Venom gets back in Cobra Commander's good graces and uses the plague toxin in a plan to poison the US money supply. When the Joes thwart the scheme, Venom pilots a HISS Tank that takes himself, Cobra Commander, and Destro to safety. Venom later travels to Tripoli where he infects Scar-Face with the toxin. This is a part of a plan to have Scar-Face captured by the Joes so Cobra can track down where the Joes' secret base is by watching for signs of medical quarantine. While preparing for the battle to come, Venom is ambushed by Kwinn and Snake Eyes at his lab in Brooklyn. Unfortunately, the arrival of Cobra forces allows Venom to disable Kwinn and Snake Eyes and lock them up in SNAKE armor that brainwashed them into serving Cobra. During the attack on G.I. Joe base, Venom unleashes the SNAKE armor on the attacking Joes, but Snake Eyes breaks free from his brainwashing and frees Kwinn. Kwinn destroys Venom's HISS tank and prepares to kill Venom with a grenade. However, Kwinn finds he can't go through with his vengeance and instead decides to let Venom live. Venom is not impressed by the gesture and shoots Kwinn several times in the back. Kwinn appears to shrug off the shots and tells Venom he will not harm him as long as he lives. Moments later, Kwinn dies and the grenade he was holding rolls out of his hand and into Venom's feet. Venom is killed instantly by the blast. Venom is later buried in an unmarked grave in Potter's Field.

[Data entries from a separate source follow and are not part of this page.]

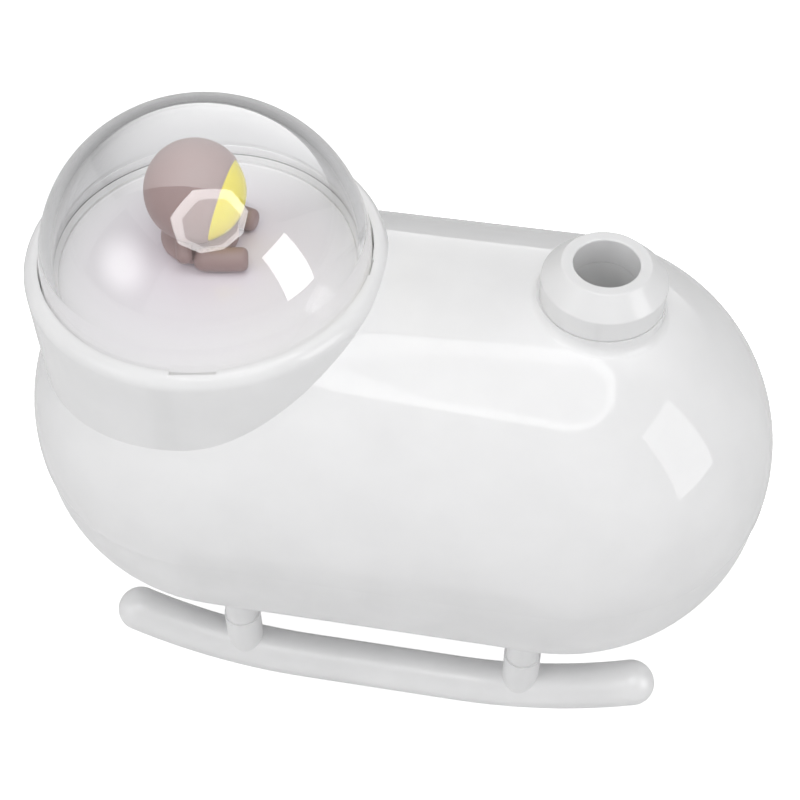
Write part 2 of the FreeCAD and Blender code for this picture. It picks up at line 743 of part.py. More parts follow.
# ---------------------------------------------------------------- water tank
LID_LOW = 27.0
LID_TOP = 29.2
FLOAT_X, FLOAT_Y = 13.0, -18.0
LID_SCREWS = ((7.5, -32.5), (7.5, 32.5), (54.5, -24.5), (54.5, 24.5))
DUCT_HOLE = ((6.0, 15.0), (7.0, 22.0))
BOLT_CIRCLE = 12.6


def tank_volume(name, inset, low, high):
    """A block with one rounded end, which follows the outline of the tank."""
    half = size.tank_half_width - inset
    low, high = above_axis(low), above_axis(high)
    end = cylinder(f"{name}_end", half, high - low)
    end.Angle = 180
    end.Placement = Placement(Vector(), Rotation(Vector(0, 0, 1), -90))
    bind(end, X=size.tank_centre, Z=low)
    block = box(f"{name}_block", (size.tank_left + inset, size.tank_centre), (-half, half),
                (low, high))
    return fuse(name, block, end)


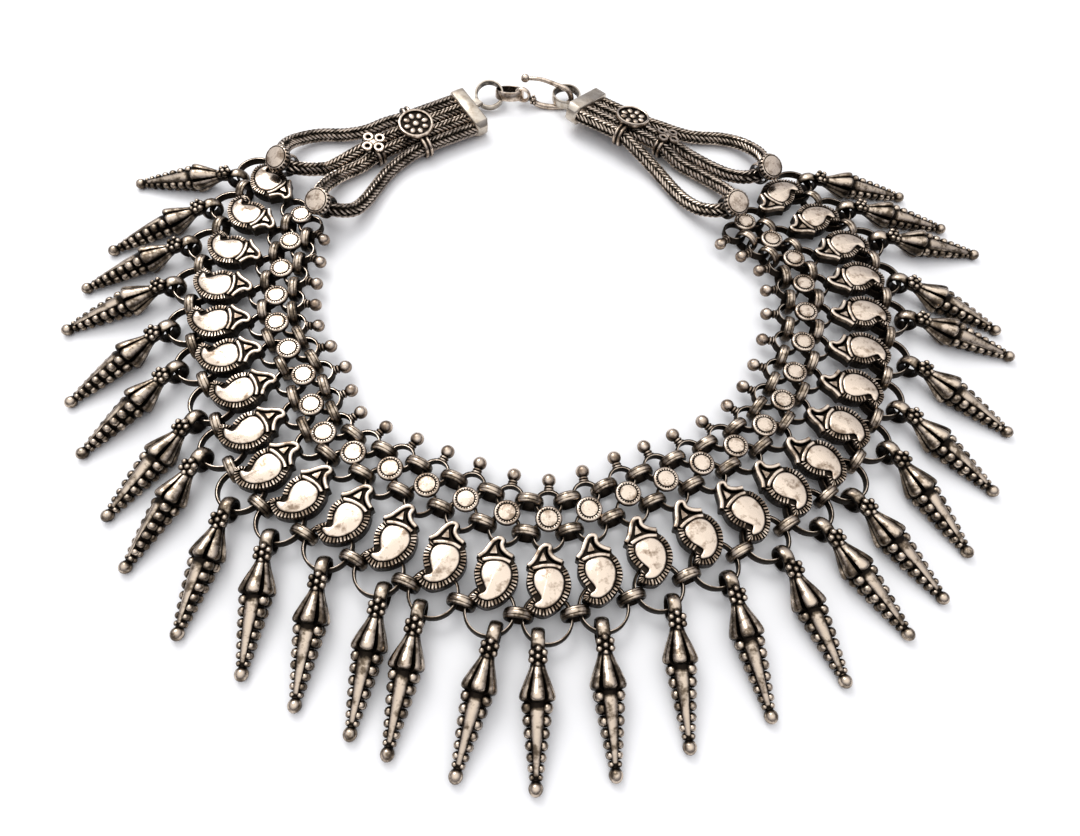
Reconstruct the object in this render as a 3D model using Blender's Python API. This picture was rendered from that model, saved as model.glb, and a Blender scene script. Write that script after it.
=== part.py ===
# Bib necklace in oxidised silver: a collar of 29 hinged columns with a fringe of 29 drops, closed at the
# back by four loops of woven chain, two end caps and a hook. It lies flat on a surface, clasp fastened.
# Every length is in metres. +Z is up, -Y is the front, where the fringe points.
import math

import bmesh
import bpy
from mathutils import Matrix, Vector

MM = 0.001

# Shared sizes
GAP = 0.3 * MM                # free space between neighbouring pieces
MERGE = 0.02 * MM             # vertices closer than this are one
FLAT_ANGLE = math.radians(2)  # faces that turn less than this are one
RING_SIDES = 10               # sides of a collar ring, a bail or a round plate
DROP_SIDES = 6                # one side for each petal of a drop

# Collar columns: heights of the band rings, and each ring's place outward from the disc
BAND_BOTTOM = 2.5 * MM
BAND_HEIGHT = 2.2 * MM
BAND_WALL = 0.5 * MM
UPPER_RING_RADIUS = 3.4 * MM
UPPER_RING_OUT = -4.1 * MM
MIDDLE_RING_RADIUS = 3.9 * MM
MIDDLE_RING_OUT = 3.65 * MM
LOWER_RING_RADIUS = 5.75 * MM
LOWER_RING_OUT = 22.4 * MM
DISC_RADIUS = 2.85 * MM
DISC_TOP = 5.8 * MM
PAISLEY_TOP = 6.6 * MM
BALL_RADIUS = 1.65 * MM
BALL_OUT = -10.2 * MM
BALL_SIDES = 6
NECK_RADIUS = 0.8 * MM

# Outline of the paisley plate: sideways, outward from the disc's centre
PAISLEY_OUTLINE = [
    (-0.2, 6.1), (3.4, 10.5), (4.9, 13.8), (4.6, 17.5), (2.4, 20.5), (-1.2, 22.2), (-4.5, 20.3),
    (-3.3, 17.9), (-4.6, 14.4), (-4.6, 11.3),
]

# Every second column of the collar: x and y in millimetres, heading in degrees, 0 pointing to the front
COLLAR_ROUTE = [
    (-74.5, 43.5, -137), (-77, 24.5, -111), (-75.5, 7, -88), (-66.5, -8.5, -70), (-59.5, -24.5, -50),
    (-43, -33.5, -33), (-25, -41, -16), (-6, -45.5, -1), (12.5, -39, 15), (30.5, -31, 36),
    (47, -20.5, 52), (57, -5, 73), (63, 14, 89), (62.5, 32, 108), (50.5, 45, 133),
]
LEFT_COLUMN_COUNT = 15        # columns in the left half of the collar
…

Ironically, this same fate later befalls his successor Doctor Mindbender.

===IDW===
Twenty-six years later (May, 2010), in the Larry Hama-written G.I. Joe: A Real American Hero issue 155½, a Free Comic Book Day giveaway, Dr. Venom makes an appearance of sorts. Venom's image appears and persists on the screen of the Brainwave Scanner as Billy, Cobra Commander's son, is being subjected to a brainwave scan. Dr. Mindbender assures Cobra Commander that this is merely a glitch in the system. Mindbender is later seen discussing his concerns about the glitch to Destro and the comic ends alluding to the fact that readers have not seen the last of Dr. Venom's diabolical schemes.

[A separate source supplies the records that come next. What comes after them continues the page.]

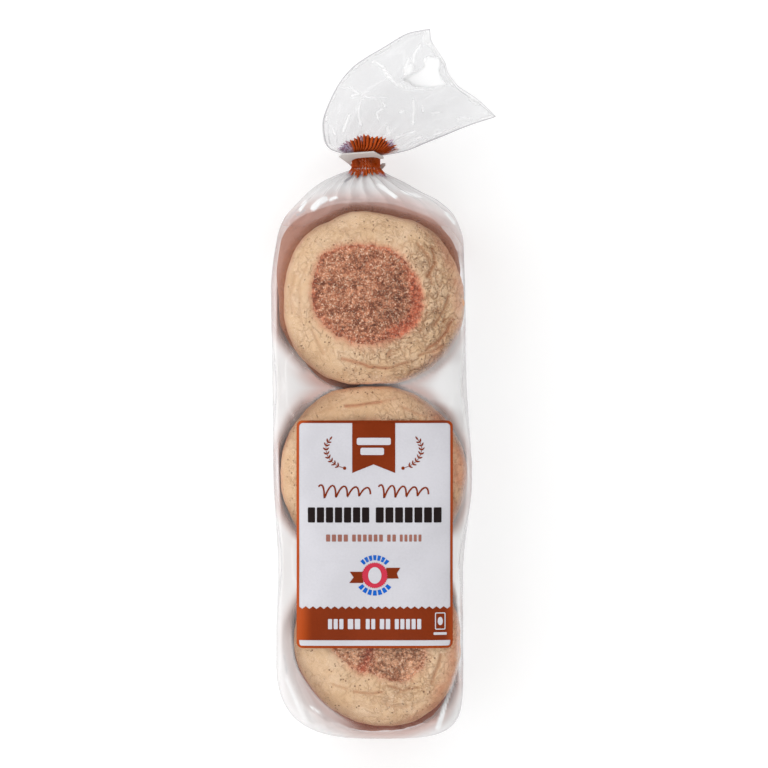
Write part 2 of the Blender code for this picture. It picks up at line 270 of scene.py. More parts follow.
def new_piece(name, bm, material, node=None, smooth=True):
    """Turn the bmesh into a piece that rides on the pack."""
    mesh = bpy.data.meshes.new(name)
    bm.to_mesh(mesh)
    bm.free()
    if smooth:
        mesh.shade_smooth()
    mesh.materials.append(material)
    piece = bpy.data.objects.new(name, mesh)
    bpy.context.scene.collection.objects.link(piece)
    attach(piece, "root")
    if node:
        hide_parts(node)
    return piece


def set_mask(mesh, name, values):
    """Store one value per vertex for the materials to read."""
    mask = mesh.attributes.new(name, "FLOAT", "POINT")
    mask.data.foreach_set("value", values)


# ------------------------------------------------------------------ material helpers


class Nodes:
    """Places and joins shader nodes in one tree."""

    def __init__(self, tree):
        self.tree = tree

    def add(self, kind, inputs=None, **settings):
        node = self.tree.nodes.new(kind)
        for key, value in settings.items():
            setattr(node, key, value)
        for key, value in (inputs or {}).items():
            self.feed(node.inputs[key], value)
        return node

    def feed(self, socket, value):
        if isinstance(value, bpy.types.NodeSocket):
            self.tree.links.new(value, socket)
        elif socket.type == "RGBA" and len(value) == 3:
            socket.default_value = (*value, 1.0)
        else:
            socket.default_value = value

    def math(self, operation, a, b=0.0, clamp=False):
        node = self.add("ShaderNodeMath", {0: a, 1: b}, operation=operation, use_clamp=clamp)
        return node.outputs[0]

    def blend(self, share, a, b, way="MIX"):
        node = self.add("ShaderNodeMix", {0: share, 6: a, 7: b}, data_type="RGBA", blend_type=way)
        return node.outputs[2]

    def between(self, value, low, high, to_low=0.0, to_high=1.0):
        node = self.add(
            "ShaderNodeMapRange",
            {0: value, 1: low, 2: high, 3: to_low, 4: to_high},
            interpolation_type="SMOOTHSTEP",
        )
        return node.outputs[0]

    def mask(self, name):
        return self.add("ShaderNodeAttribute", attribute_name=name, attribute_type="GEOMETRY").outputs["Fac"]

    def place(self):
        return self.add("ShaderNodeTexCoord").outputs["Object"]

    def noise(self, place, scale, detail=2.0, rough=0.5, twist=0.0):
        node = self.add(
            "ShaderNodeTexNoise",
            {"Vector": place, "Scale": scale, "Detail": detail, "Roughness": rough, "Distortion": twist},
        )
        return node.outputs["Fac"]

    def cells(self, place, scale, feature="F1", output="Distance"):
        node = self.add("ShaderNodeTexVoronoi", {"Vector": place, "Scale": scale}, feature=feature)
        return node.outputs[output]

    def bump(self, height, strength, distance, normal=None):
        inputs = {"Height": height, "Strength": strength, "Distance": distance}
        if normal:
            inputs["Normal"] = normal
        return self.add("ShaderNodeBump", inputs).outputs["Normal"]


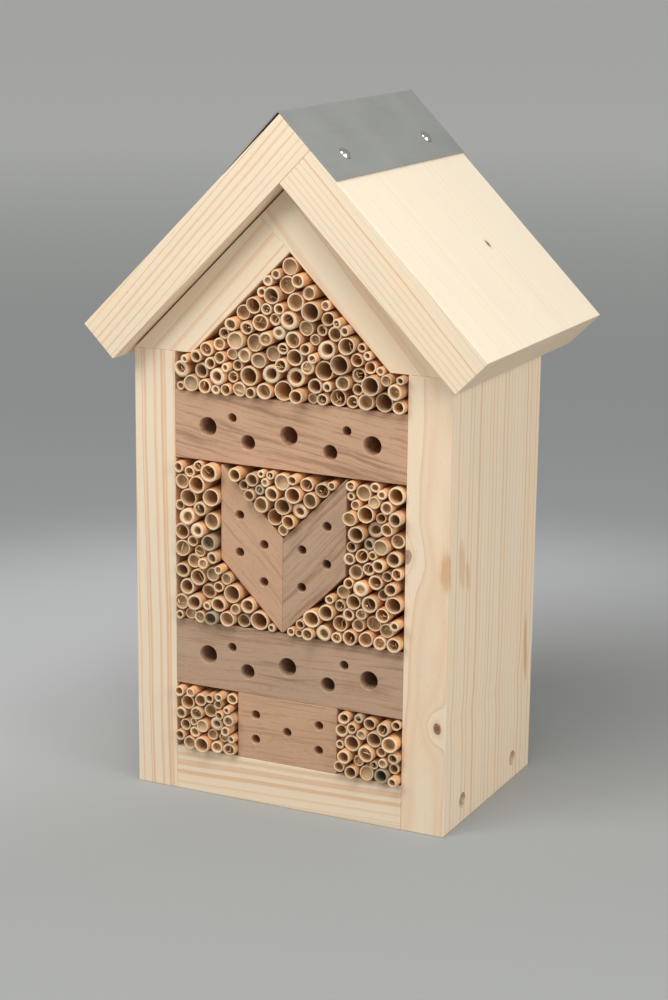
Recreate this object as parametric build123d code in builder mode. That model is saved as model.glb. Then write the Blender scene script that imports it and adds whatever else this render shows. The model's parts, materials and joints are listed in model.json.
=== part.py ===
from build123d import *

import os
from math import cos, hypot, radians, sin, sqrt
from random import Random

# An insect hotel: a gabled box of spruce boards, filled with drilled hardwood
# blocks and bundles of cut reed, under two roof boards and a folded metal ridge cap.
#
# Millimetres. +Z is up, the front faces -Y, and the origin is on the ground under
# the middle of the roof. The roof pitch is 45 degrees on both sides.

# ---------------------------------------------------------------- driving sizes

# Boards
board = 24.0                # thickness of every spruce board
body_width = 180.0          # across the outer faces of the walls
body_depth = 120.0          # width of the boards that make the walls and the floor
sill_height = 20.0          # from the top of the upper beam to the top of the walls
arris = 0.4                 # rounding of the planed edges

# Roof
roof_slope_length = 160.0   # ridge line to eave, along the top of a roof board
roof_front_overhang = 12.0
roof_rear_overhang = 26.0
roof_gap = 0.9              # between the roof boards and the gable boards under them

# Ridge cap
cap_sheet = 0.8
cap_flange = 44.0           # ridge line to lower edge, along a roof board
cap_bend = 0.9              # inside radius of the fold
cap_seat = 0.1              # sheet to wood where the cap lies on the roof
cap_lift = 1.3              # sheet to wood beside the ridge, on the left side
cap_nail_slope = 30.0       # ridge line to the nails
cap_nail_inset = 29.0       # each end of the roof to the nearest nail

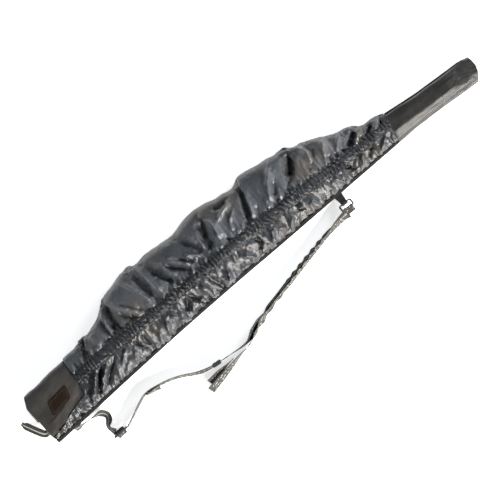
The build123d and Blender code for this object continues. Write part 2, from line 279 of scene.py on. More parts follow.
# ---- materials ----
class Nodes:
    """Short names for building one procedural material."""

    def __init__(self, name):
        self.material = bpy.data.materials.new(name)
        self.material.use_nodes = True
        self.tree = self.material.node_tree
        self.shader = self.tree.nodes["Principled BSDF"]
        self.place = self.tree.nodes.new("ShaderNodeTexCoord").outputs["Object"]

    def node(self, kind, settings=None, **inputs):
        node = self.tree.nodes.new(kind)
        for key, value in (settings or {}).items():
            setattr(node, key, value)
        for key, value in inputs.items():
            self.feed(node.inputs[key], value)
        return node

    def feed(self, socket, value):
        if isinstance(value, bpy.types.NodeSocket):
            self.tree.links.new(value, socket)
        else:
            socket.default_value = value

    def math(self, operation, a, b=0.0, clamp=False):
        node = self.node("ShaderNodeMath", {"operation": operation, "use_clamp": clamp})
        self.feed(node.inputs[0], a)
        self.feed(node.inputs[1], b)
        return node.outputs[0]

    def scaled(self, value, factor, offset, clamp=False):
        """value * factor + offset"""
        return self.math("ADD", self.math("MULTIPLY", value, factor), offset, clamp)

    def noise(self, scale, detail=3.0, roughness=0.5, distortion=0.0):
        return self.node("ShaderNodeTexNoise", Vector=self.place, Scale=scale, Detail=detail,
                         Roughness=roughness, Distortion=distortion).outputs["Fac"]

    def wave(self, direction, scale, distortion):
        return self.node("ShaderNodeTexWave", {"bands_direction": direction}, Vector=self.place,
                         Scale=scale, Distortion=distortion).outputs["Fac"]

    def attribute(self, name, output):
        return self.node("ShaderNodeAttribute", {"attribute_name": name}).outputs[output]

    def ramp(self, value, *stops):
        node = self.node("ShaderNodeValToRGB", Fac=value)
        ramp = node.color_ramp
        while len(ramp.elements) < len(stops):
            ramp.elements.new(0.5)
        for element, (position, color) in zip(ramp.elements, stops):
            element.position = position
            element.color = (*color, 1)
        return node.outputs["Color"]

    def mix(self, factor, a, b, blend="MIX"):
        node = self.node("ShaderNodeMix", {"data_type": "RGBA", "blend_type": blend}, Factor=factor)
        for side, value in (("A", a), ("B", b)):
            socket = next(s for s in node.inputs if s.name == side and s.type == "RGBA")
            self.feed(socket, (*value, 1) if isinstance(value, tuple) else value)
        return next(s for s in node.outputs if s.type == "RGBA")

    def bump(self, height, distance, strength=1.0, below=None):
        node = self.node("ShaderNodeBump", Strength=strength, Distance=distance, Height=height)
        if below is not None:
            self.feed(node.inputs["Normal"], below)
        return node.outputs["Normal"]

    def finish(self, color, roughness, normal=None, **constants):
        self.feed(self.shader.inputs["Base Color"], (*color, 1) if isinstance(color, tuple) else color)
        self.feed(self.shader.inputs["Roughness"], roughness)
        if normal is not None:
            self.feed(self.shader.inputs["Normal"], normal)
        for key, value in constants.items():
            self.shader.inputs[key.replace("_", " ")].default_value = value
        return self.material


BLACK, WHITE = (0, 0, 0), (1, 1, 1)


def gray(tone):
    return (tone, tone, tone)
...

Indeed, Venom has managed to transfer his mind and memories into Billy, suppressing Billy's own personality. He makes several overtures towards the Baroness under the cover of Billy's training sessions. When Snake Eyes is captured and brainwashed, he takes Snake Eyes to Brooklyn to eliminate the defected Storm Shadow. Storm Shadow manages to undo Snake Eyes' brainwashing, and the two of them manage to subdue Billy, having figured that Dr. Venom had taken over. They sneak back into Cobra's base and place Billy in the scanner, confronting Venom in Billy's mind. Entering the Scanner's shared mindspace, they defeat Venom and Billy and force Venom into his darker memories, where they find several ice floes and Kwinn waiting for him. Kwinn seizes Dr. Venom and carries him into his kayak, sailing off into the sunset.

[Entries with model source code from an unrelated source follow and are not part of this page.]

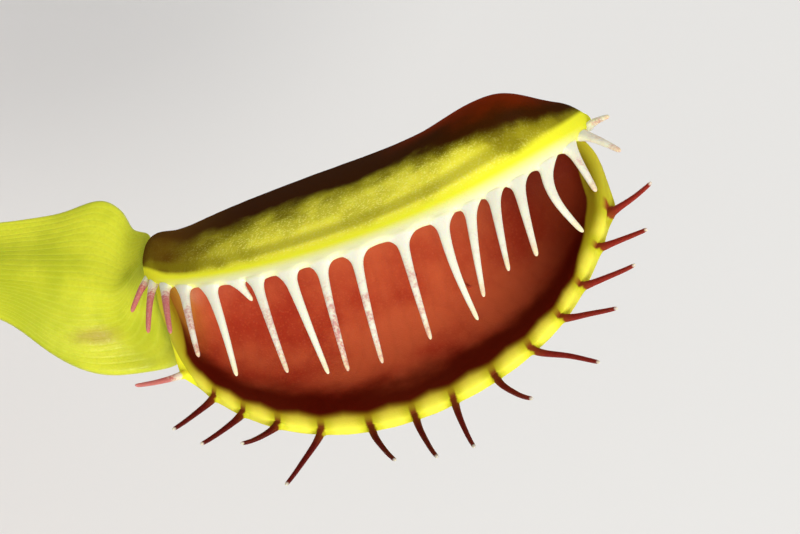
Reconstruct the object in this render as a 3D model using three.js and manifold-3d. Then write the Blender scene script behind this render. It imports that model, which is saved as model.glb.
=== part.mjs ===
/*
 * A potted Venus flytrap: ten leaves on one short rootstock, standing in peat in a plain round nursery pot.
 * Every leaf has a winged leaf stalk and a trap. A trap is two lobes that meet on a midrib, with a fringe of
 * long teeth on the edge of each lobe. Leaf 01 reaches out over the rim and carries the largest trap, half closed.
 *
 * Units are millimetres and degrees. +Z is up, and the origin is the middle of the pot's flat base.
 */
import * as THREE from "three";
import { mergeVertices } from "three/addons/utils/BufferGeometryUtils.js";
import Module from "manifold-3d";

const wasm = await Module();
wasm.setup();

// ---------- Driving dimensions ----------

const POT_HEIGHT = 80;
const POT_BASE_RADIUS = 31;
const POT_WALL = 1.6;
const POT_FLOOR = 2;
const POT_SIDES = 40;
const RIM_RADIUS = 45;
const RIM_BAND = 12; // height of the stepped band under the rim
const RIM_STEP = 1.6; // how far the band stands out from the body
const LIP = 1.4; // how far the rolled lip stands out from the band
const LIP_HEIGHT = 2.2;
const DRAIN_HOLES = 6;
const DRAIN_RADIUS = 3.5;
const DRAIN_RING = 21;

const SOIL_TOP = 70;
const SOIL_MOUND = 0.5; // how much higher the peat is in the middle
const SOIL_BUMP = 0.9;
const CLEARANCE = 0.35; // between pieces that touch on the real plant

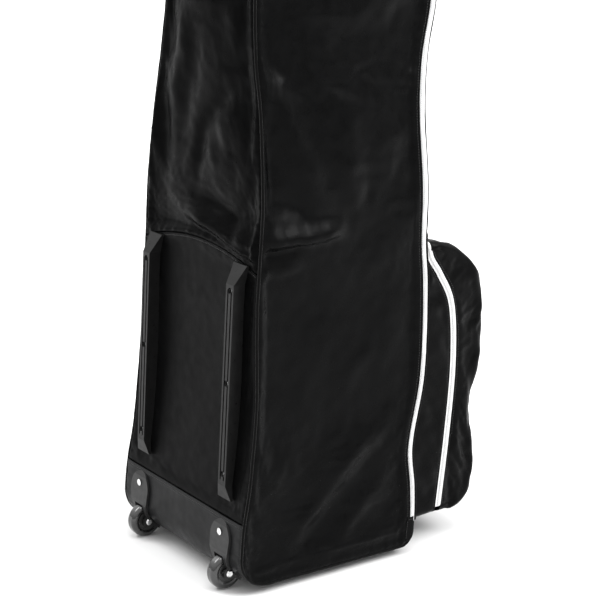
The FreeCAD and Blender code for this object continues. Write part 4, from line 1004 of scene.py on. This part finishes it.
def lid_grid(rows, side_columns, turn_columns, face_columns):
    """The lid as one grid: rows follow its outline, columns go side, corner, front, corner, side."""
    start, end = zip_edge(ZIP_EDGE, 2, POCKET_LOW, POCKET_HIGH)[:, 0]
    shares = spaced(rows, 0.2)
    outer = at_shares(lid_outline(start, end), shares)
    inner = at_shares(lid_outline(start, end, POCKET_ROUND), shares)
    zip_line = zip_edge(ZIP_EDGE, 80, POCKET_LOW + POCKET_ROUND, POCKET_HIGH - POCKET_ROUND)
    zip_points = at_shares(zip_line, shares)
    columns = []
    for t in np.linspace(0, 1, side_columns):
        p = zip_points + (inner - zip_points) * t
        columns.append(np.column_stack((np.full(rows, -POCKET_HALF), p)))
    for a in np.linspace(0, math.pi / 2, turn_columns + 1)[1:]:
        p = inner + (outer - inner) * math.sin(a)
        x = -POCKET_HALF + POCKET_ROUND * (1 - math.cos(a))
        columns.append(np.column_stack((np.full(rows, x), p)))
    flat = POCKET_HALF - POCKET_ROUND
    for x in np.linspace(-flat, flat, face_columns)[1:-1]:
        columns.append(np.column_stack((np.full(rows, x), outer)))
    half = np.stack(columns[:side_columns + turn_columns], axis=1)
    mirrored = half[:, ::-1] * MIRROR
    middle = np.stack(columns[side_columns + turn_columns:], axis=1)
    return np.concatenate((half, middle, mirrored), axis=1)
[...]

In Issues 169, Doctor Mindbender is attempting to repair the Brainwave Scanner after the Ninjas sabotage it, when he sees Venom again, pleading with Mindbender to free him in exchange for his secrets. Mindbender refuses, and destroys the Brainwave Scanner as Kwinn drags Venom away once more.

==Toys==
Dr. Venom's action figure was first made in 2010 as part of a two-pack with Adventure Team Commander available from the Official G.I. Joe Collectors' Club.

==Animated series==
Dr. Venom appears in the G.I. Joe: Renegades episode "The Anaconda Strain." Dr. Archibald Monev is a scientist for Cobra Industries who works with Dr. Kurt Schnurr on the Anaconda Strain virus. He secretly infects Dr. Schnurr so that he'd be out of the way when Cobra releases the Anaconda Strain onto the populace and distribute the antidotes. Following the intervention of the Joes, Dr. Venom manages to escape.